[Start SUPPLIED ENTRIES]
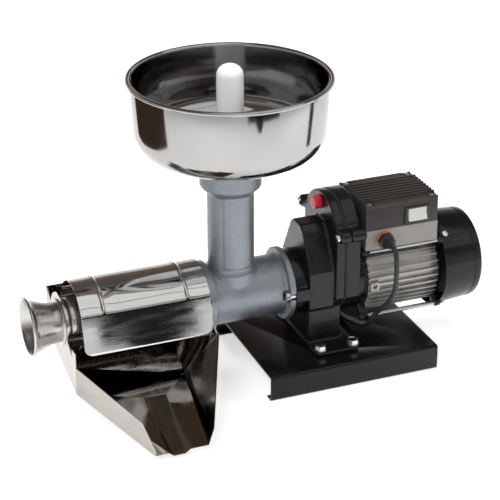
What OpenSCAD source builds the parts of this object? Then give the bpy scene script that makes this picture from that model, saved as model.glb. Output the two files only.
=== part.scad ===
// Motor driven tomato strainer: hopper, screw housing, cone screen, sauce chute, gear case and motor
// on a folded steel base. Millimetres. X runs along the drive from the waste outlet to the fan.

/* [Base] */
// Length of the base plate along the drive
base_len = 240; // [232:1:260]
// Width of the base plate
base_wid = 208; // [196:1:220]
// Height of the folded base
base_h = 35; // [30:0.5:40]
// Sheet thickness of the base
base_t = 2.5; // [2:0.1:3.2]
// Outer radius of the folds
base_bend_r = 4; // [3.4:0.1:6]
// Width of the lips turned in underneath
base_lip = 14; // [8:1:22]
// Height of the drive axis above the base plate
axis_rise = 80; // [78:0.5:90]

/* [Gear case] */
// Distance from the base's left end to the front of the gear case
case_x = 77; // [74:1:80]
// Length of the deep front block
block_len = 34.7; // [34:0.1:36]
// Width of the front block
block_wid = 95; // [93:1:104]
// Height of the front block above the axis
block_rise = 85; // [84:1:92]
// Length of the whole gear case
case_len = 69; // [67:0.5:71]
// Radius of the round upper part
lobe_r = 54.5; // [53:0.5:58]
// Radius of the round lower part behind the foot
seat_r = 50; // [49:0.5:52]
// Length of the mounting foot
foot_len = 63; // [60:1:66]
// Width of the mounting foot
foot_wid = 151; // [145:1:156]
// Thickness of the mounting foot
foot_t = 5; // [4:0.5:7]
// Spacing of the foot bolts across the base
foot_bolt_dy = 130; // [122:1:132]
// Spacing of the foot bolts along the base
foot_bolt_dx = 47; // [44:1:49]
// Diameter of the oil plug's head
plug_head_d = 18.5; // [16:0.5:20]

/* [Gears] */
// Width of the fast pair
fast_w = 14; // [10:1:16]
// Width of the slow pair
slow_w = 18; // [14:1:19]

/* [Strainer body] */
// Outer radius of the cast tube
tube_r = 40; // [39:0.5:42]
// Bore radius of the cast tube
tube_bore_r = 32; // [31:0.5:33]
// Radius of the drive end flange
flange_r = 48.7; // [48:0.1:51]
// Thickness of the drive end flange
flange_t = 8.6; // [7:0.1:10]
// Radius of the ring that holds the screen
end_ring_r = 47.5; // [46:0.5:49]
// Length of the ring that holds the screen
end_ring_len = 10; // [9:0.5:12]
// Distance from the base's left end back to the screen end
body_reach = 60; // [58:0.5:64]
// Outer radius of the feed column
column_r = 30.4; // [30:0.1:32]
// Bore radius of the feed column
column_bore_r = 27.5; // [26.8:0.1:28]
// Distance of the column's axis from the base's left end
column_back = 15.3; // [12:0.1:18]
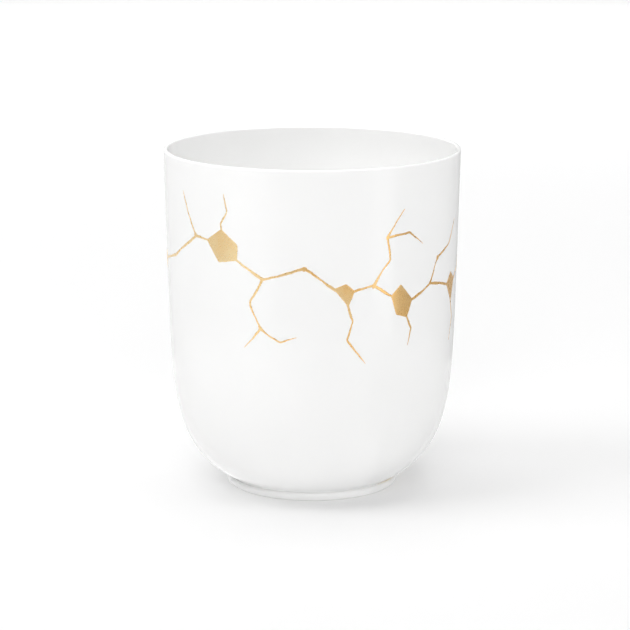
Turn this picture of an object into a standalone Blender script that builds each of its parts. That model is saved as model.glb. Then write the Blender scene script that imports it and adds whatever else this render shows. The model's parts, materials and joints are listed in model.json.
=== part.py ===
[End SUPPLIED ENTRIES]
▶ **WRITTEN EXERCISE**: Write out every line from the records above, word for word.

▶ **TASK OUTPUT**:
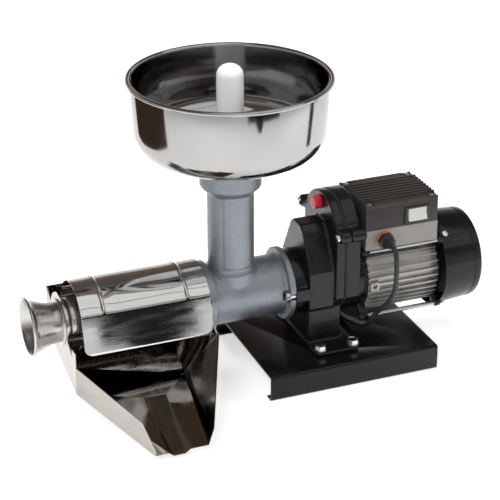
What OpenSCAD source builds the parts of this object? Then give the bpy scene script that makes this picture from that model, saved as model.glb. Output the two files only.
=== part.scad ===
// Motor driven tomato strainer: hopper, screw housing, cone screen, sauce chute, gear case and motor
// on a folded steel base. Millimetres. X runs along the drive from the waste outlet to the fan.

/* [Base] */
// Length of the base plate along the drive
base_len = 240; // [232:1:260]
// Width of the base plate
base_wid = 208; // [196:1:220]
// Height of the folded base
base_h = 35; // [30:0.5:40]
// Sheet thickness of the base
base_t = 2.5; // [2:0.1:3.2]
// Outer radius of the folds
base_bend_r = 4; // [3.4:0.1:6]
// Width of the lips turned in underneath
base_lip = 14; // [8:1:22]
// Height of the drive axis above the base plate
axis_rise = 80; // [78:0.5:90]

/* [Gear case] */
// Distance from the base's left end to the front of the gear case
case_x = 77; // [74:1:80]
// Length of the deep front block
block_len = 34.7; // [34:0.1:36]
// Width of the front block
block_wid = 95; // [93:1:104]
// Height of the front block above the axis
block_rise = 85; // [84:1:92]
// Length of the whole gear case
case_len = 69; // [67:0.5:71]
// Radius of the round upper part
lobe_r = 54.5; // [53:0.5:58]
// Radius of the round lower part behind the foot
seat_r = 50; // [49:0.5:52]
// Length of the mounting foot
foot_len = 63; // [60:1:66]
// Width of the mounting foot
foot_wid = 151; // [145:1:156]
// Thickness of the mounting foot
foot_t = 5; // [4:0.5:7]
// Spacing of the foot bolts across the base
foot_bolt_dy = 130; // [122:1:132]
// Spacing of the foot bolts along the base
foot_bolt_dx = 47; // [44:1:49]
// Diameter of the oil plug's head
plug_head_d = 18.5; // [16:0.5:20]

/* [Gears] */
// Width of the fast pair
fast_w = 14; // [10:1:16]
// Width of the slow pair
slow_w = 18; // [14:1:19]

/* [Strainer body] */
// Outer radius of the cast tube
tube_r = 40; // [39:0.5:42]
// Bore radius of the cast tube
tube_bore_r = 32; // [31:0.5:33]
// Radius of the drive end flange
flange_r = 48.7; // [48:0.1:51]
// Thickness of the drive end flange
flange_t = 8.6; // [7:0.1:10]
// Radius of the ring that holds the screen
end_ring_r = 47.5; // [46:0.5:49]
// Length of the ring that holds the screen
end_ring_len = 10; // [9:0.5:12]
// Distance from the base's left end back to the screen end
body_reach = 60; // [58:0.5:64]
// Outer radius of the feed column
column_r = 30.4; // [30:0.1:32]
// Bore radius of the feed column
column_bore_r = 27.5; // [26.8:0.1:28]
// Distance of the column's axis from the base's left end
column_back = 15.3; // [12:0.1:18]
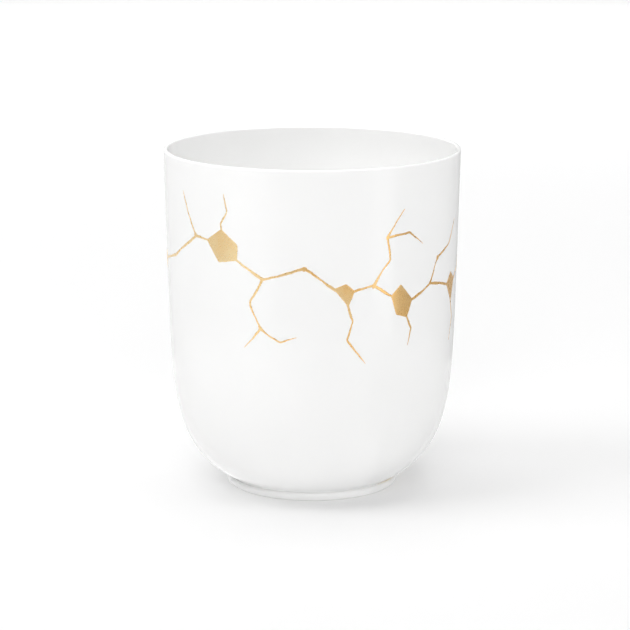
Turn this picture of an object into a standalone Blender script that builds each of its parts. That model is saved as model.glb. Then write the Blender scene script that imports it and adds whatever else this render shows. The model's parts, materials and joints are listed in model.json.
=== part.py ===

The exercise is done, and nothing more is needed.